In 1953, St Thomas granted its first honorary degree to Lord Beaverbrook, a keen supporter of the college. The St Thomas graduating class of 1953 made his lordship an honorary member of their class.

In 1960, an act of the Legislative Assembly of New Brunswick changed the name of St. Thomas College to St. Thomas University, reflecting its expanded departments. The following year, the high school courses were eliminated from the curriculum.

From the middle 1950s, the President of UNB, Colin B. Mackay, pushed to have St Thomas moved to the UNB campus in Fredericton. After much political maneuvering on the part of Bishop Leverman and the new president of St Thomas since 1961, Msgr Donald C. Duffie, in the spring of 1962 it was finally announced that, as a recommendation of the Deutsch Royal Commission, St Thomas would be moving to the UNB campus in Fredericton. The announcement engendered a major controversy, the move being opposed by St Thomas's loyal supporters in Chatham. In 1963 an agreement was drawn up between St. Thomas University and the University of New Brunswick. According to this agreement, St. Thomas University would be an "affiliated university" with UNB, with a 99-year lease to a large portion of the UNB campus. It would continue to grant its own undergraduate degrees in arts and education but gave up its former right to grant degrees in Nursing or graduate degrees. The agreement further provided that St. Thomas University would retain control of the content and administration of its curriculum. President Duffie agreed that its new academic and residential buildings would be designed by UNB's noted architectural firm Larson & Larson. To avoid duplication, and in return for a portion of St Thomas's provincial grant turned over to UNB, the two universities would share various services and facilities such as the library holdings and various scientific, cultural, and athletic facilities.


On September 2, 1964, St. Thomas University opened its new premises in Fredericton. Since its relocation, the university has undergone significant growth in the number of students, faculty, and facilities. From less than 500 students, 22 faculty and 3 buildings at that time, St. Thomas has grown to nearly 3000 students, 121 full-time faculty and 12 buildings.

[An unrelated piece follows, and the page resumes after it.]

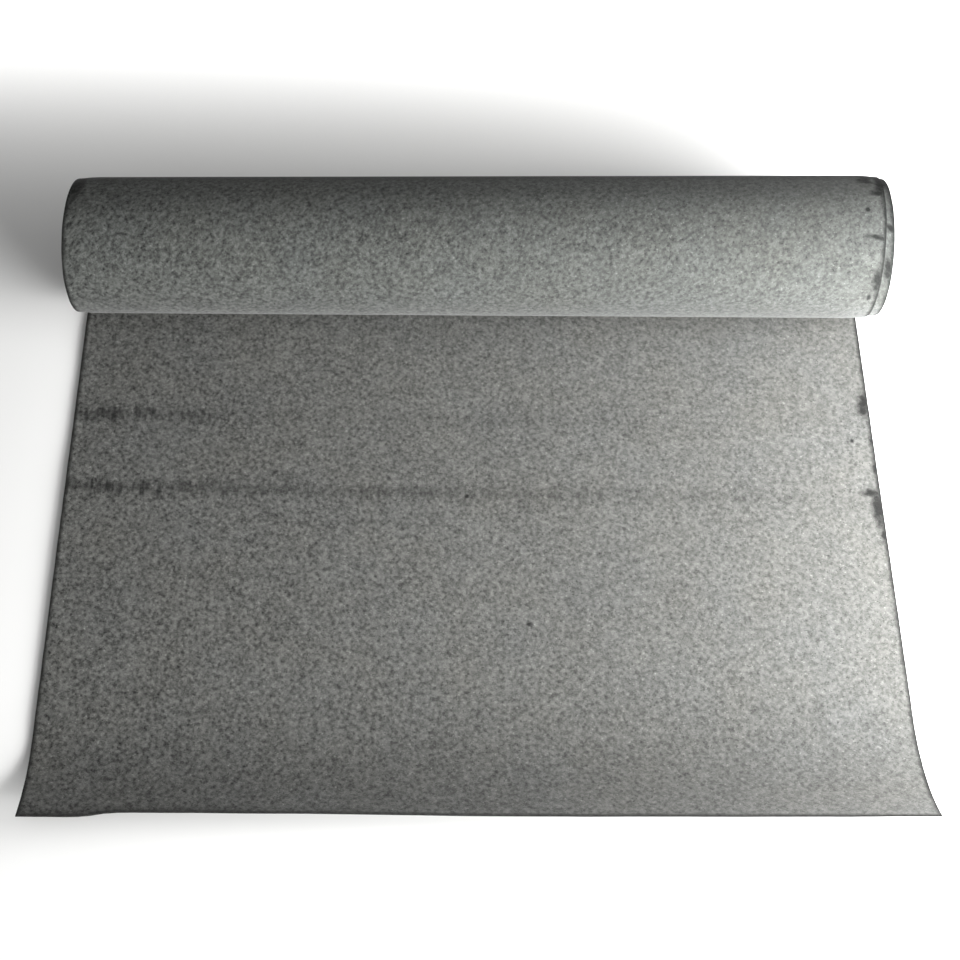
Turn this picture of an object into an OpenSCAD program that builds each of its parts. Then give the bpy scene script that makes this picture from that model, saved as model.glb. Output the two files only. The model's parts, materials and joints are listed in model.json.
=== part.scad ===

St. Thomas is now nationally recognized for the beauty of its campus and the quality of its learning environment. In 1964, the institution consisted of the Administration Building (now George Martin Hall), Harrington Hall (residence), and Holy Cross House (classrooms, faculty offices and residence). Vanier Hall (residence) was added in 1965; Edmund Casey Hall (classrooms and faculty offices) in 1969; a new wing to Edmund Casey Hall in 1985; Sir James Dunn Hall (student area, classrooms) in 1994, and the J.B. O'Keefe Fitness Centre and the Forest Hill Residence (now Harry Rigby Hall) in 1999.

The new century saw the opening of the Welcome Centre (Admissions) and Brian Mulroney Hall (classrooms, faculty offices, and student areas) in 2001; Chatham Hall was added to the Forest Hill Residence in 2003. During that year, St. Thomas University also began leasing classroom space in a CBC broadcast facility for use by its journalism programme, a unique and beneficial arrangement. Margaret Norrie McCain Hall, an academic building consisting of a large auditorium, a two-storey student study hall, and numerous classrooms and seminar rooms, opened for students in January 2007.